Restate the records in their entirety, word for word.

- **Entries shown**:
━━━
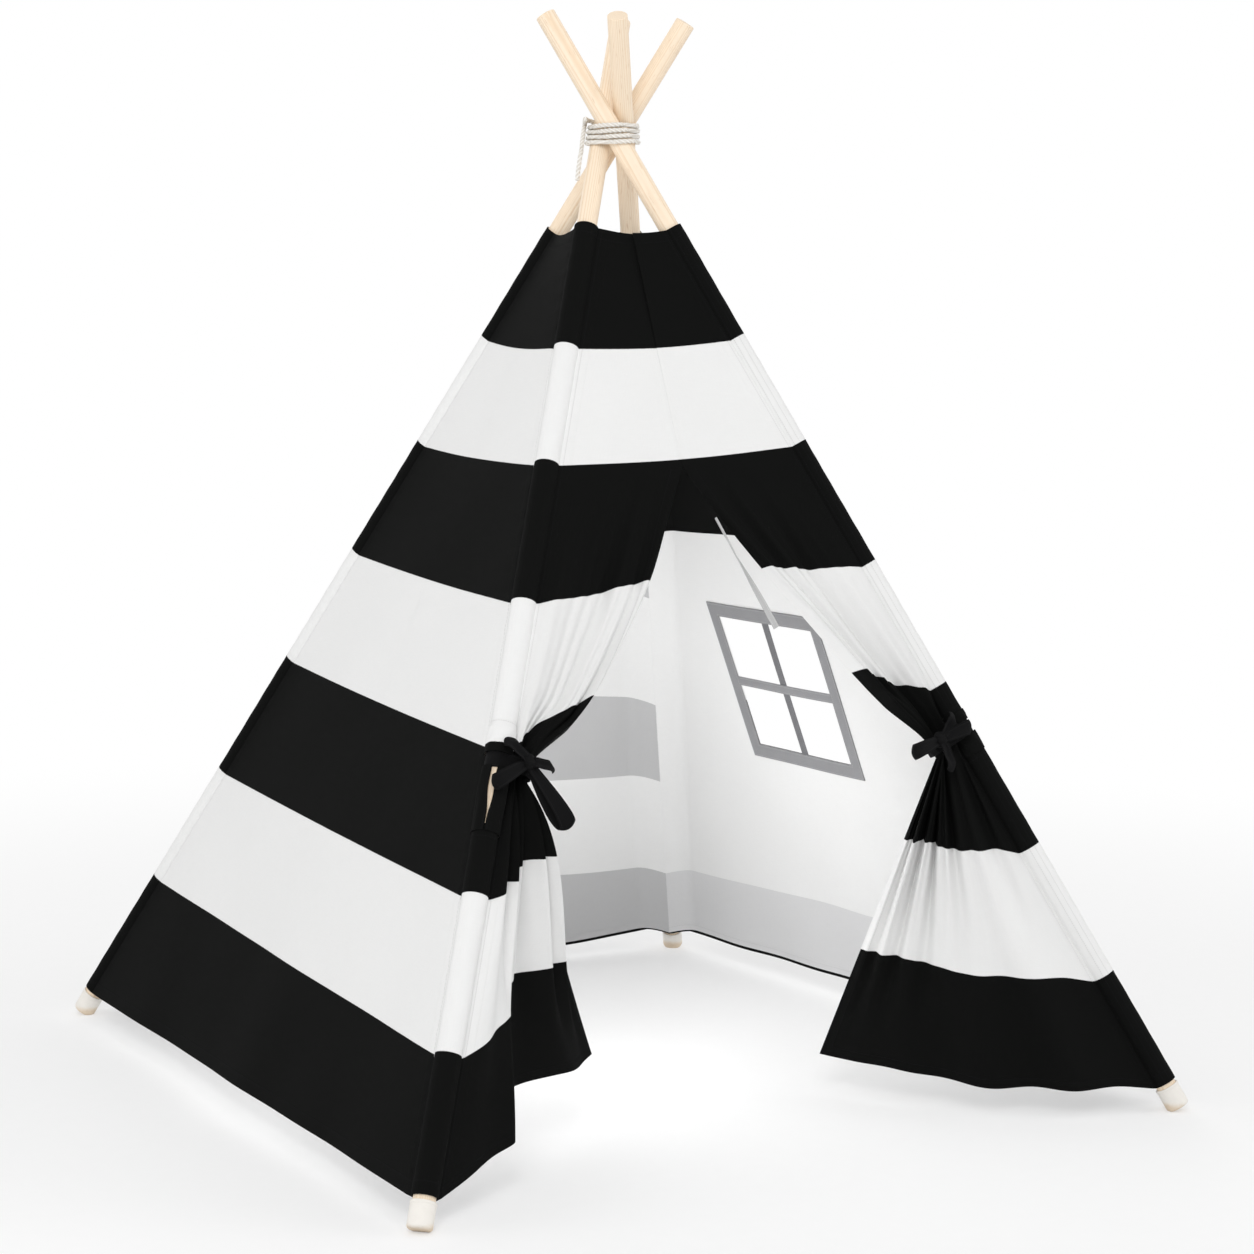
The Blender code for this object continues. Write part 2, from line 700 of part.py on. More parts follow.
def hull_point(poles, angle, height, extra):
    """A point of the rope's centre line round the poles, by the way it faces and its height.

    Of all poles, the rope touches the one that reaches furthest that way. A level cut through a
    leaning round pole is an ellipse, longer the way the pole leans."""
    face = np.array((cos(angle), sin(angle), 0.0))
    best = None
    for pole in poles.values():
        middle = pole.crossing + pole.inward * tan(pole.lean) * (height - CROSSING_HEIGHT)
        long_radius = POLE_RADIUS / cos(pole.lean)
        by_lean = long_radius**2 * (face @ pole.inward) * pole.inward
        by_side = POLE_RADIUS**2 * (face @ pole.hinge) * pole.hinge
        edge = (by_lean + by_side) / np.sqrt(face @ (by_lean + by_side))
        stand_off = (ROPE_RADIUS + ROPE_EASE) / np.sqrt(1 - (face @ pole.along) ** 2)
        point = middle + edge + face * (stand_off + extra)
        if best is None or point @ face > best @ face:
            best = point
    best[2] = height
    return best


def rope_route(poles, start_angle):
    """Four climbing turns, then over the top turn and straight down outside them."""
    route = []
    low = CROSSING_HEIGHT - ROPE_BELOW_CROSSING - ROPE_PITCH * ROPE_TURNS / 2
    high = low + ROPE_PITCH * ROPE_TURNS
    for step in range(POINTS_PER_TURN * ROPE_TURNS + 1):
        turns = step / POINTS_PER_TURN
        route.append(hull_point(poles, start_angle + 2 * pi * turns, low + ROPE_PITCH * turns, 0.0))
    top_angle = start_angle + OVER_ANGLE
    for share in OVER_STEP_SHARES:
        height = high + ROPE_OVER_RISE * sin(pi / 2 * share)
        route.append(hull_point(poles, start_angle + OVER_ANGLE * share, height, ROPE_PITCH * share**2))
    for share in DOWN_STEP_SHARES:
        height = between(high + ROPE_OVER_RISE, low - ROPE_DIAMETER, share)
        route.append(hull_point(poles, top_angle + DOWN_ANGLE * share, height, ROPE_STRAND_OUT))
    return np.array(route)


def least_gap(route, skip, diameter):
    """Least distance between stretches of a tube that lie some points apart, less its diameter."""
    steps = np.linspace(0, 1, 4, endpoint=False)[:, None]
    fine = np.concatenate([between(a, b, steps) for a, b in zip(route, route[1:])])
    span = np.linalg.norm(fine[:, None] - fine[None], axis=2)
    far = np.abs(np.subtract.outer(np.arange(len(fine)), np.arange(len(fine)))) > skip * 4
    return span[far].min() - diameter


def tube(name, route, diameter, resolution, collection):
    curve = bpy.data.curves.new(name, "CURVE")
    curve.dimensions = "3D"
    curve.bevel_depth = diameter / 2
    curve.bevel_resolution = resolution
    curve.use_fill_caps = True
    spline = curve.splines.new("POLY")
    spline.points.add(len(route) - 1)
    for point, place in zip(spline.points, route):
        point.co = (*place, 1.0)
    return add(name, curve, collection)


def build_lashing(poles, collection):
    route = rope_route(poles, ROPE_START_ANGLE)
    rope = tube("lashing_rope", route, ROPE_DIAMETER, 1, collection)
    paint(rope, ROPE, 0.95)
    print("rope: least gap to itself, mm", round(1000 * least_gap(route, 6, ROPE_DIAMETER), 2))
    clear = [
        np.linalg.norm(np.cross(route - pole.crossing, pole.along), axis=1).min() - POLE_RADIUS - ROPE_RADIUS
        for pole in poles.values()
    ]
    print("rope: least gap to a pole at its points, mm", round(1000 * min(clear), 2))
    end = route[-1]
    way = unit(route[-1] - route[-2])
    away = unit((end - poles["front_left"].crossing) * (1, 1, 0))
    start = end + way * CLEARANCE
    on, down, out = np.array(TAIL_SHARES).T * ROPE_TAIL
    tail = start + np.outer(on, way) - np.outer(down, UP) + np.outer(out, away)
    hanging = tube("lashing_tail", spaced(tail, np.linspace(0, 1, 9)), ROPE_DIAMETER, 2, collection)
    paint(hanging, ROPE, 0.95)


def new_empty(name, place, collection):
    item = bpy.data.objects.new(name, None)
    item.location = place
    collection.objects.link(item)
    return item


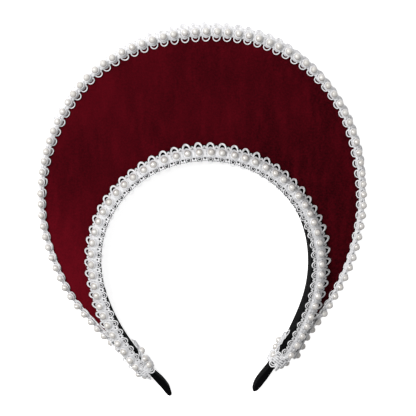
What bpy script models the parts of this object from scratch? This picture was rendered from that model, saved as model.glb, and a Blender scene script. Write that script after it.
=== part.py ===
━━━
- **Full solution**:
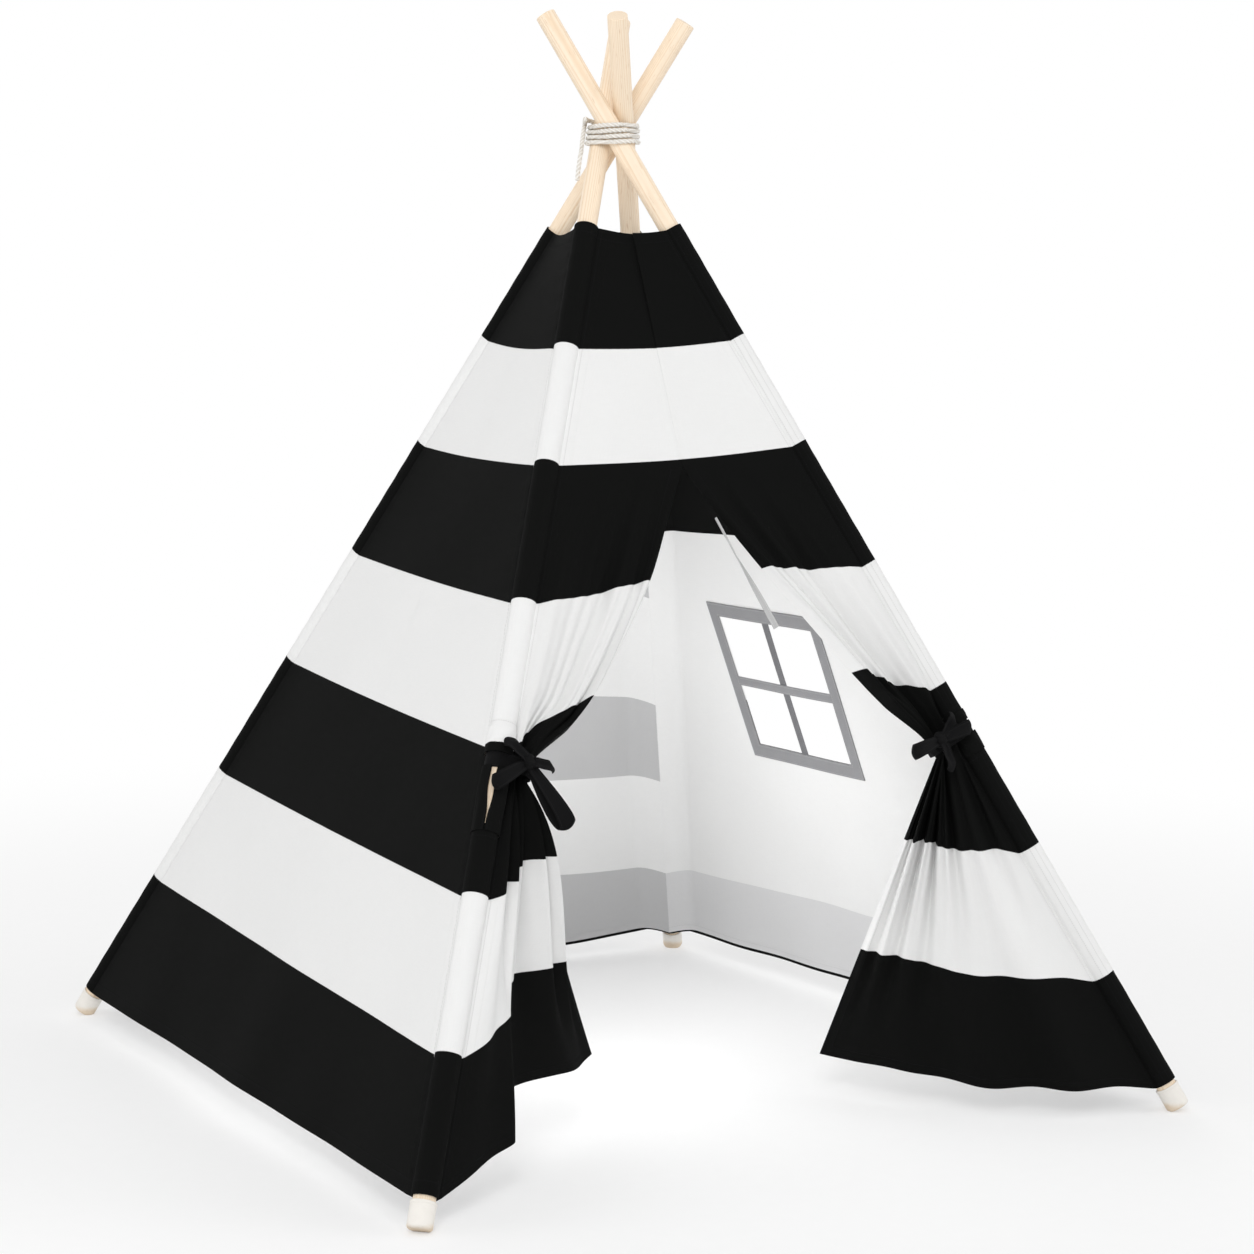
The Blender code for this object continues. Write part 2, from line 700 of part.py on. More parts follow.
def hull_point(poles, angle, height, extra):
    """A point of the rope's centre line round the poles, by the way it faces and its height.

    Of all poles, the rope touches the one that reaches furthest that way. A level cut through a
    leaning round pole is an ellipse, longer the way the pole leans."""
    face = np.array((cos(angle), sin(angle), 0.0))
    best = None
    for pole in poles.values():
        middle = pole.crossing + pole.inward * tan(pole.lean) * (height - CROSSING_HEIGHT)
        long_radius = POLE_RADIUS / cos(pole.lean)
        by_lean = long_radius**2 * (face @ pole.inward) * pole.inward
        by_side = POLE_RADIUS**2 * (face @ pole.hinge) * pole.hinge
        edge = (by_lean + by_side) / np.sqrt(face @ (by_lean + by_side))
        stand_off = (ROPE_RADIUS + ROPE_EASE) / np.sqrt(1 - (face @ pole.along) ** 2)
        point = middle + edge + face * (stand_off + extra)
        if best is None or point @ face > best @ face:
            best = point
    best[2] = height
    return best


def rope_route(poles, start_angle):
    """Four climbing turns, then over the top turn and straight down outside them."""
    route = []
    low = CROSSING_HEIGHT - ROPE_BELOW_CROSSING - ROPE_PITCH * ROPE_TURNS / 2
    high = low + ROPE_PITCH * ROPE_TURNS
    for step in range(POINTS_PER_TURN * ROPE_TURNS + 1):
        turns = step / POINTS_PER_TURN
        route.append(hull_point(poles, start_angle + 2 * pi * turns, low + ROPE_PITCH * turns, 0.0))
    top_angle = start_angle + OVER_ANGLE
    for share in OVER_STEP_SHARES:
        height = high + ROPE_OVER_RISE * sin(pi / 2 * share)
        route.append(hull_point(poles, start_angle + OVER_ANGLE * share, height, ROPE_PITCH * share**2))
    for share in DOWN_STEP_SHARES:
        height = between(high + ROPE_OVER_RISE, low - ROPE_DIAMETER, share)
        route.append(hull_point(poles, top_angle + DOWN_ANGLE * share, height, ROPE_STRAND_OUT))
    return np.array(route)


def least_gap(route, skip, diameter):
    """Least distance between stretches of a tube that lie some points apart, less its diameter."""
    steps = np.linspace(0, 1, 4, endpoint=False)[:, None]
    fine = np.concatenate([between(a, b, steps) for a, b in zip(route, route[1:])])
    span = np.linalg.norm(fine[:, None] - fine[None], axis=2)
    far = np.abs(np.subtract.outer(np.arange(len(fine)), np.arange(len(fine)))) > skip * 4
    return span[far].min() - diameter


def tube(name, route, diameter, resolution, collection):
    curve = bpy.data.curves.new(name, "CURVE")
    curve.dimensions = "3D"
    curve.bevel_depth = diameter / 2
    curve.bevel_resolution = resolution
    curve.use_fill_caps = True
    spline = curve.splines.new("POLY")
    spline.points.add(len(route) - 1)
    for point, place in zip(spline.points, route):
        point.co = (*place, 1.0)
    return add(name, curve, collection)


def build_lashing(poles, collection):
    route = rope_route(poles, ROPE_START_ANGLE)
    rope = tube("lashing_rope", route, ROPE_DIAMETER, 1, collection)
    paint(rope, ROPE, 0.95)
    print("rope: least gap to itself, mm", round(1000 * least_gap(route, 6, ROPE_DIAMETER), 2))
    clear = [
        np.linalg.norm(np.cross(route - pole.crossing, pole.along), axis=1).min() - POLE_RADIUS - ROPE_RADIUS
        for pole in poles.values()
    ]
    print("rope: least gap to a pole at its points, mm", round(1000 * min(clear), 2))
    end = route[-1]
    way = unit(route[-1] - route[-2])
    away = unit((end - poles["front_left"].crossing) * (1, 1, 0))
    start = end + way * CLEARANCE
    on, down, out = np.array(TAIL_SHARES).T * ROPE_TAIL
    tail = start + np.outer(on, way) - np.outer(down, UP) + np.outer(out, away)
    hanging = tube("lashing_tail", spaced(tail, np.linspace(0, 1, 9)), ROPE_DIAMETER, 2, collection)
    paint(hanging, ROPE, 0.95)


def new_empty(name, place, collection):
    item = bpy.data.objects.new(name, None)
    item.location = place
    collection.objects.link(item)
    return item


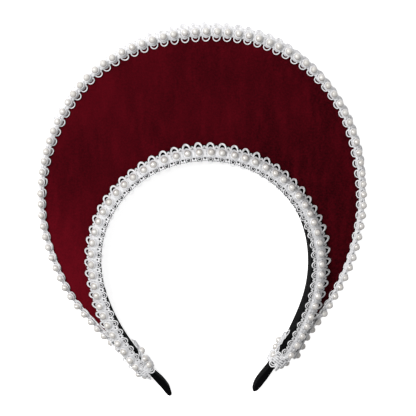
What bpy script models the parts of this object from scratch? This picture was rendered from that model, saved as model.glb, and a Blender scene script. Write that script after it.
=== part.py ===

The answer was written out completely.